“One person has the money, the other person gets it, and the person in the middle has nothing to do with it” – the humorous announcement made by moderator Pit Gottschalk for the ISPO ACADEMY stage panel on the topic “Influencer Marketing – Hype or Viable Business Model?”
Discussing with him, Chief Editor of Sports at Funke Medien and himself an influencer, were Lee Jakobs from Marker, Dalbello, and Völkl on the company side, Sebastian Canaves from off-the-path.com on the influencer side, and in the middle Dirk von Gehlen from the Süddeutsche Zeitung newspaper, as a representative of the old media.
The three panel participants were exemplary for their respective genres and their respective stances on the topic of influencer marketing. ISPO.com summarizes the positions.
The influencer: Sebastian Canaves from “Off the path”
Sebastian Canaves is one of the most successful travel bloggers in the world. His site “Off the path” gets several hundreds of thousands of visits per month, he has over 100,000 fans on Facebook, and his business earns him a “decent six-figure sum” each year, which he exchanges among his four firm and six freelance employees.
As an influencer with a major reach, it’s important to him to remain independent, to not let himself be bought. “We get 200 emails with inquiries every day,” says Canaves, “But we accept not even one percent of them. We have to identify with what we’re reporting on. And truly stand behind something when we recommend it.”
Canaves terms the difference from journalism like that: “Journalists need to be objective. We report subjectively. And our users appreciate that.”
Influencer Sebastian Canaves: “The brands trust us, and the users do too”
On the relationship with the brands, Canaves says, “We have an agreement.
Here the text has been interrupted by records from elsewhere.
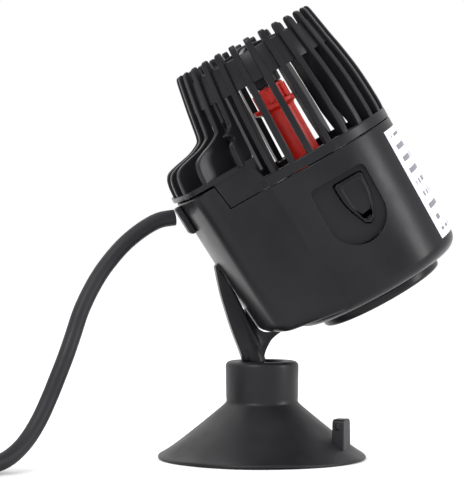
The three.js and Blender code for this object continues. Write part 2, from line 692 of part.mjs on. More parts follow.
function build() {
  const pump = new THREE.Group();
  const cup = new THREE.Group();
  cup.add(piece("suction_cup", suctionCup(), BLACK_RUBBER));
  cup.add(piece("socket_liner", socketLiner(), BLACK_PLASTIC));
  pump.add(cup);

  const head = new THREE.Group();
  head.rotation.y = -LEAN;
  const ballInHead = new THREE.Vector3(BALL_U, 0, BALL_W).applyEuler(head.rotation);
  head.position.set(-ballInHead.x, 0, BALL_Z - ballInHead.z);
  const ballMesh = piece("ball", ball(), BLACK_PLASTIC);
  ballMesh.position.set(BALL_U, 0, BALL_W);
  ballMesh.rotation.y = NECK_LEAN;
  const add = (name, geometry, material) => head.add(piece(name, geometry, material));
  head.add(ballMesh);
  add("housing", housing(), BLACK_PLASTIC);
  add("rear_cap", rearCap(), BLACK_PLASTIC);
  add("release_button_near", releaseButton(), BLACK_PLASTIC);
  add("release_button_far", mirrored(releaseButton()), BLACK_PLASTIC);
  add("rating_label", ratingLabel(), LABEL);
  add("motor_cover", motorCover(), BLACK_PLASTIC);
  add("stator_core", statorCore(), STEEL);
  add("coil_bobbin_far", bobbin(), WHITE_PLASTIC);
  add("coil_bobbin_near", mirrored(bobbin()), WHITE_PLASTIC);
  add("coil_winding_far", winding(), COPPER);
  add("coil_winding_near", mirrored(winding()), COPPER);
  add("potting_resin", pottingResin(), RESIN);
  add("rear_shaft_mount", tube(BORE_R, 4.2, -32.7, -30), BLACK_RUBBER);
  add("rotor_shaft", rod(SHAFT_R, -32.4, 39.6, 16), CERAMIC);
  add("thrust_washer_rear", tube(BORE_R, 3.4, -29.7, -28.9), CERAMIC);
  add("rotor_magnet", tube(3, 7.9, -28.3, -8.7), MAGNET);
  add("rotor_carrier", rotorCarrier(), RED_PLASTIC);
  add("propeller", propeller(), BLACK_PLASTIC);
  add("thrust_washer_front", tube(BORE_R, 2.6, 36.3, 37), CERAMIC);
  add("front_shaft_mount", tube(BORE_R, 1.9, 37.4, 39.8), BLACK_RUBBER);
  add("cage", cage(), BLACK_PLASTIC);
  add("ball_arm", ballArm(), BLACK_PLASTIC);
  add("cord_gland", cordGland(), BLACK_RUBBER);
  pump.add(head);
  return pump;
}

function buildLead() {
  const lead = new THREE.Group();
  lead.add(piece("lead", leadTube(), LEAD));
  const coil = new THREE.Group();
  coil.position.set(COIL_X, COIL_Y, 0);
  coil.add(piece("lead_coil", leadCoil(), LEAD));
  const tie = piece("coil_tie", coilTie(), BLACK_PLASTIC);
  tie.rotation.z = degToRad(180);
  coil.add(tie);
  lead.add(coil);
  const plug = new THREE.Group();
  const bendCentreY = COIL_Y + COIL_R + COIL_BAND - CORD_R - LAST_BEND_R;
  plug.position.set(COIL_X + LAST_BEND_R, bendCentreY, 2 * COIL_BAND + GAP + PLUG_HALF_T);
  plug.rotation.z = Math.PI;
  plug.add(piece("plug_body", plugBody(), BLACK_PLASTIC));
  plug.add(piece("plug_pin_left", plugPin(-1), BRASS));
  plug.add(piece("plug_pin_right", plugPin(1), BRASS));
  lead.add(plug);
  return lead;
}

// The pump's own box stands over the origin; the lead is laid out in the same world frame.
const pump = build();
const box = new THREE.Box3().setFromObject(pump, true);
pump.position.x = -(box.min.x + box.max.x) / 2;
const waveMaker = new THREE.Group();
waveMaker.add(pump, buildLead());

export default waveMaker;
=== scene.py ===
"""Wave maker pump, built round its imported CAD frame.

Lengths below are millimetres unless a name says otherwise. Most of the pump is laid out in the
head frame (u, v, w): w runs along the rotor towards the cage, u points away from the coil box, v is
world Y, and the origin is the centre of the seam between housing and cage.
"""
import json
import math

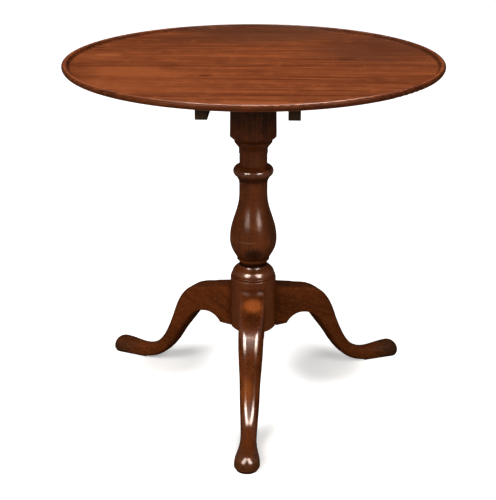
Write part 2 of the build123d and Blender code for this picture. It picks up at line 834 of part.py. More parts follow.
with BuildPart() as catch_case:
    with BuildSketch(Plane.XY.offset(catch_plate_low)):
        with Locations((0, case_y)):
            Rectangle(case_width, case_length)
    extrude(amount=-case_depth)
    with BuildSketch(Plane.XY.offset(catch_plate_low)):
        with Locations((0, case_y)):
            Rectangle(case_width - 2 * case_wall, case_length - 2 * case_wall)
    extrude(amount=case_wall - case_depth, mode=Mode.SUBTRACT)
    with BuildSketch(Plane.XZ.offset(-case_front)):
        with Locations((0, strike_slot_z)):
            Rectangle(strike_slot_width, strike_slot_height)
    extrude(amount=case_wall, mode=Mode.SUBTRACT)
    with BuildSketch(Plane.XY.offset(case_low)):
        with Locations((0, knob_y - bolt_travel / 2)):
            SlotOverall(bolt_travel + knob_slot_width, knob_slot_width, rotation=90)
    extrude(amount=case_wall, mode=Mode.SUBTRACT)
catch_case.part.label = "catch_case"
export_step(catch_case.part, "parts/catch_case.step")

with BuildPart() as catch_bolt:
    with BuildSketch(Plane.XY.offset(bolt_low)):
        with Locations((0, knob_y)):
            Rectangle(bolt_body_width, bolt_body_length)
    extrude(amount=bolt_body_thickness)
    with BuildSketch(Plane.XY.offset(bolt_low)):
        with Locations((0, (bolt_body_front + bolt_nose) / 2)):
            Rectangle(bolt_width, bolt_nose - bolt_body_front)
    extrude(amount=bolt_thickness)
    nose = catch_bolt.faces().sort_by(Axis.Y)[-1]
    chamfer(nose.edges().sort_by(Axis.Z)[0], bolt_thickness - bolt_bevel_rest)
    with BuildSketch(Plane.XY.offset(bolt_low)):
        with Locations((0, knob_y)):
            Circle(knob_stem_radius + glue_gap)
    extrude(amount=bolt_body_thickness / 2, mode=Mode.SUBTRACT)
catch_bolt.part.label = "catch_bolt"
export_step(catch_bolt.part, "parts/catch_bolt.step")

knob_top = case_low - knob_stem_length
knob_centre = knob_top - sqrt(knob_radius**2 - knob_collar_radius**2)

with BuildPart() as catch_knob:
    with BuildSketch(Plane.XZ.offset(-knob_y)):
        with BuildLine():
            Polyline(
                (0, knob_centre - knob_radius),
                (0, bolt_low + bolt_body_thickness / 2),
                (knob_stem_radius, bolt_low + bolt_body_thickness / 2),
                (knob_stem_radius, knob_top + quirk),
                (knob_collar_radius, knob_top + quirk),
                (knob_collar_radius, knob_top),
            )
            ThreePointArc(
                (knob_collar_radius, knob_top),
                (knob_radius, knob_centre),
                (0, knob_centre - knob_radius),
            )
        make_face()
    revolve(axis=Axis((0, knob_y, 0), (0, 0, 1)))
catch_knob.part.label = "catch_knob"
export_step(catch_knob.part, "parts/catch_knob.step")

spring_wall_y = case_tail + case_wall + spring_thickness
spring_crest_y = bolt_body_tail - spring_thickness

with BuildPart() as catch_spring:
    with BuildSketch(Plane.XY.offset(bolt_low + (bolt_body_thickness - spring_width) / 2)):
        with BuildLine():
            ThreePointArc(
                (-spring_length / 2, spring_wall_y),
                (0, spring_crest_y),
                (spring_length / 2, spring_wall_y),
            )
        trace(line_width=spring_thickness)
    extrude(amount=spring_width)
catch_spring.part.label = "catch_spring"
export_step(catch_spring.part, "parts/catch_spring.step")
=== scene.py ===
"""Looks of the tilt top table: polished mahogany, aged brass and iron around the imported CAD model.

Everything is in metres in the CAD model's own frame: +Z up, the front leg towards -Y, the origin on the
floor under the column's axis.
"""

import json
import logging
import math
from dataclasses import dataclass, field, replace
from enum import Enum
from typing import Any, NamedTuple

import bmesh
import bpy
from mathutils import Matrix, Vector

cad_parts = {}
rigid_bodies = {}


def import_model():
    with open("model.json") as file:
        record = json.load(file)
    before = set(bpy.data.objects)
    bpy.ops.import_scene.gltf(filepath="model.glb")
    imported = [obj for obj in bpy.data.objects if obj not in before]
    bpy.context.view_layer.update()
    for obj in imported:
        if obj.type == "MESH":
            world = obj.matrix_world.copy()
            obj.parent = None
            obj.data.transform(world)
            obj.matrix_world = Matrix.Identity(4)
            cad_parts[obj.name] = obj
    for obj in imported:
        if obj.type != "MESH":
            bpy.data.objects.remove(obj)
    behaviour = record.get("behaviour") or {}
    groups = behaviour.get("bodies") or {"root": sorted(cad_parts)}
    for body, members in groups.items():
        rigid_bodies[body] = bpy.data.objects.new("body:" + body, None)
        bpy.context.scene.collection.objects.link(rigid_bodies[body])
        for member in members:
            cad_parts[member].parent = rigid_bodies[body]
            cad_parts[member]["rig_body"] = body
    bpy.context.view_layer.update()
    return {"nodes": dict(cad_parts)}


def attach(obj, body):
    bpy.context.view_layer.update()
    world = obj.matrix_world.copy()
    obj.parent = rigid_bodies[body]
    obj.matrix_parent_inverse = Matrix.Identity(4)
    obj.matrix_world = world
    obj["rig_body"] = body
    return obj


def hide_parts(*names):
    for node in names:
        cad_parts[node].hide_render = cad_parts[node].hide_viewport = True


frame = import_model()

log = logging.getLogger("tilt_top_table")

Colour = tuple[float, float, float]
Point = tuple[float, float, float]
MM = 0.001
MERGE_DISTANCE = 0.00002
CREASE = 34.0  # degrees; an edge that bends by more stays sharp
NOISE_MIDDLE = 0.5  # the middle of a noise, which runs from 0 to 1
WHITE = (1.0, 1.0, 1.0)


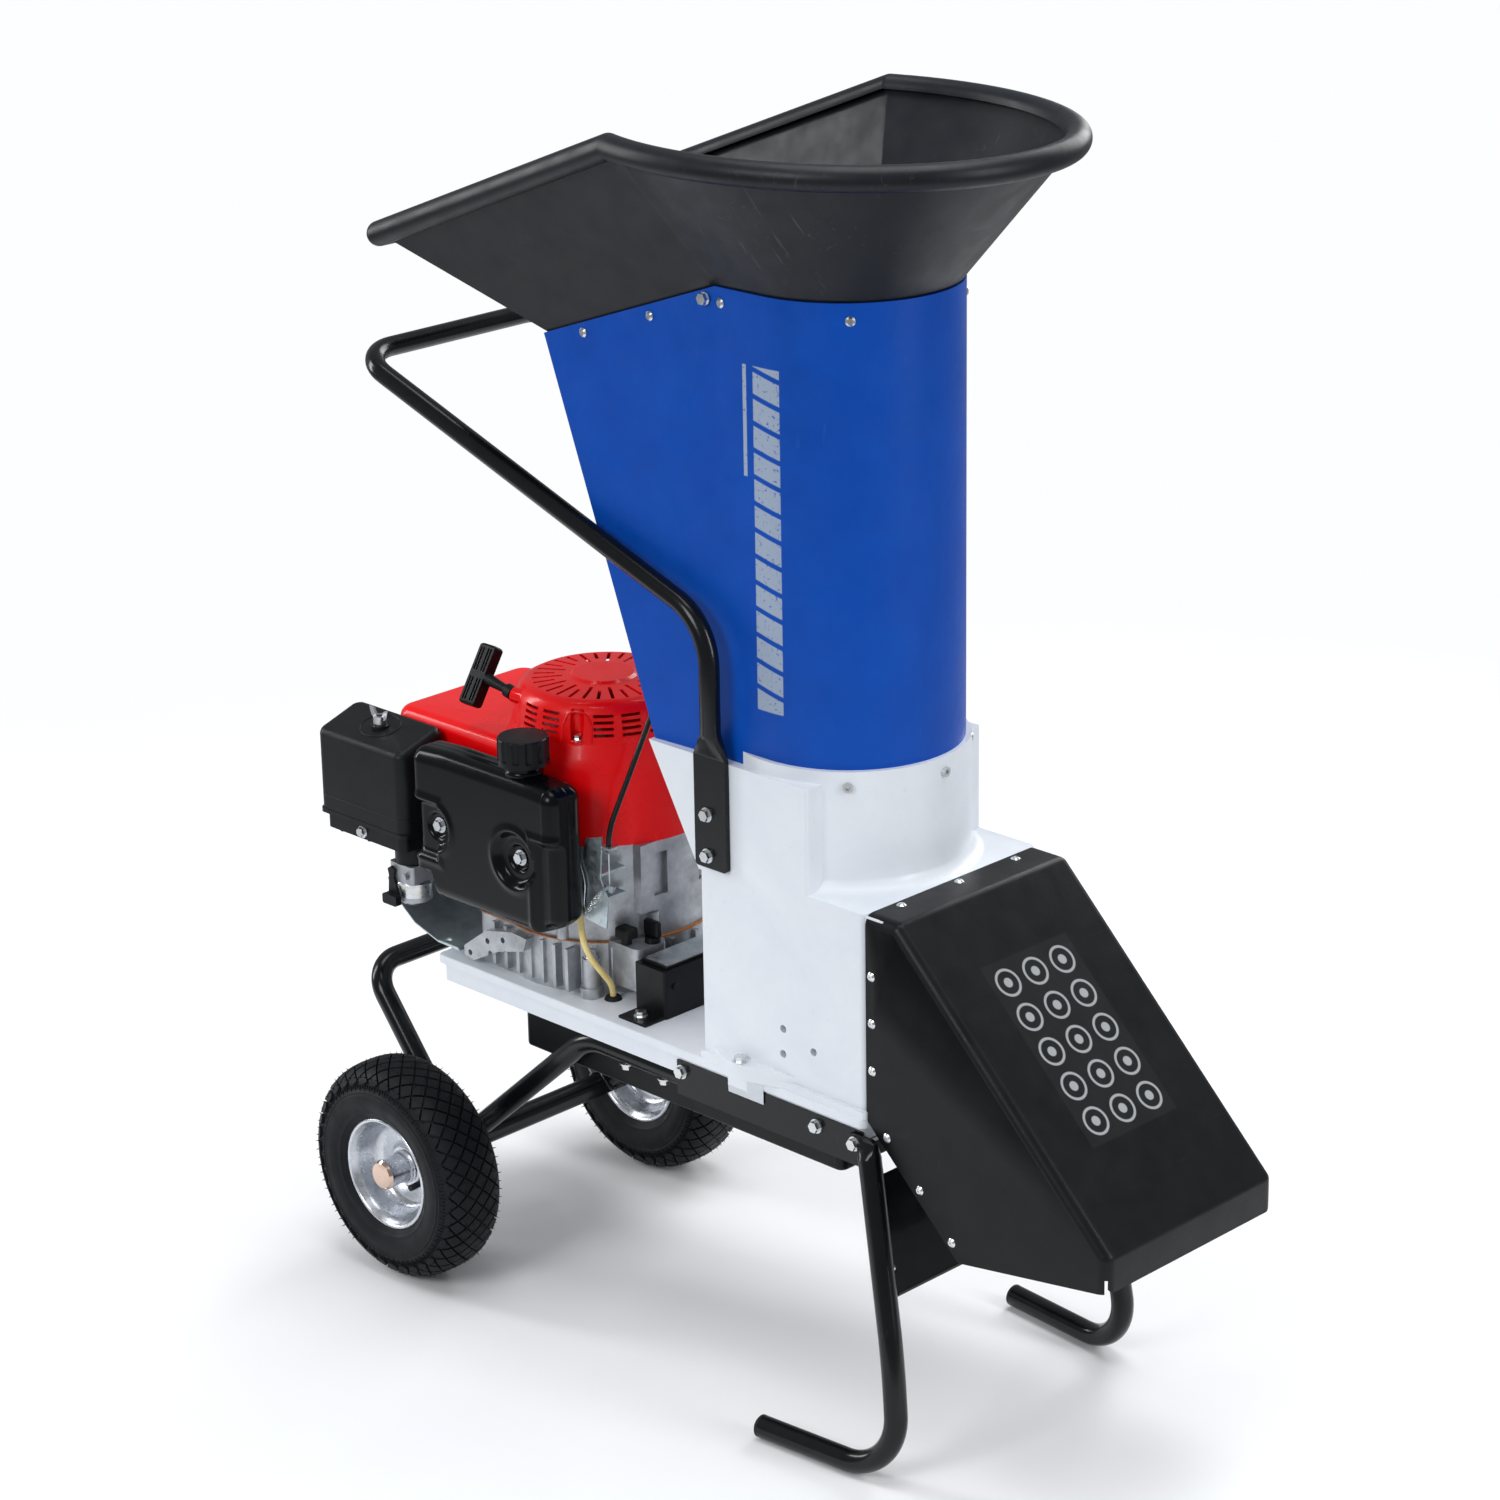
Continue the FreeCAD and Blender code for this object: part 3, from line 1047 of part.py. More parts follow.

The brands want awareness, and for that they say, ‘We trust you that your judgment will come out appropriately.’ Our users, who decided our success, also have this trust and expectation. And that’s why it works.”
The marketing man: Lee Jakobs of Marker, Dalbello, Völkl.
Lee Jakobs is Head of Marketing and Brand: Marker, Dalbello, Völkl. The marketing man from winter sports, whose company produces skis, ski boots, and ski bindings and also uses spokespeople for promotions who are more expensive than influencers, says: “The journey to the podium is more interesting than the podium for us.” And this journey also needs influencers.
“Influencers need to tell the truth”
“The best marketing for our products is the stuff that doesn’t come from us,” says Lee Jakobs, “But rather is initiated by third parties.” And for that he needs influencers who test his products, rate them, and – very important – stay credible doing it.
“Our expectation of influencers is that they tell the truth. And if sometimes they rate us poorly with a product where we don’t expect it: that’s okay, too. Then we get good ratings from somewhere else unexpected.”
The marketing man from winter sports, whose company produces skis, ski boots, and ski bindings and also uses spokespeople for promotions who are more expensive than influencers, says: “The journey to the podium is more interesting than the podium for us.” And this journey also needs influencers.
The modern journalist: Dirk von Gehlen, Süddeutsche Zeitung
Dirk von Gehlen is the Head of Social Media and Innovations at the “Süddeutsche Zeitung” newspaper in Munich and blogs on the topic “Digital Notes.” He’s a modern journalist from an old media publisher, and says: “Even the classic media like us are paying attention to the influencer topic. We need to come into the dialogue with them.”
The media “one size fits all” of the old days no longer applies: In times of Spotify, where every user continues to get their own custom generated playlist, “the news, too, needs to be filtered according to respective personal interests and arrive to the reader in a personalized form Only when we’ve succeeded at that do we have a chance,” says von Gehlen, who also just published a book on the topic entitled “Meta – das Ende des Durchschnitts” (Meta – The End of the Average).
Publishing media needs payment models – and loyal readers.
It’s more important for publishing houses to establish a payment model than it is for bloggers – and that is why von Gehlen focuses on the topic of trust, that readers will invest in the media brand and what they’ll be ready to pay for it. “We can’t unsettle that trust, we need loyal users.”
The representatives of the influencer faction didn’t contradict him on that point, either. In the end, they were all agreed: Influencer marketing is more than just hype. It’s a true value.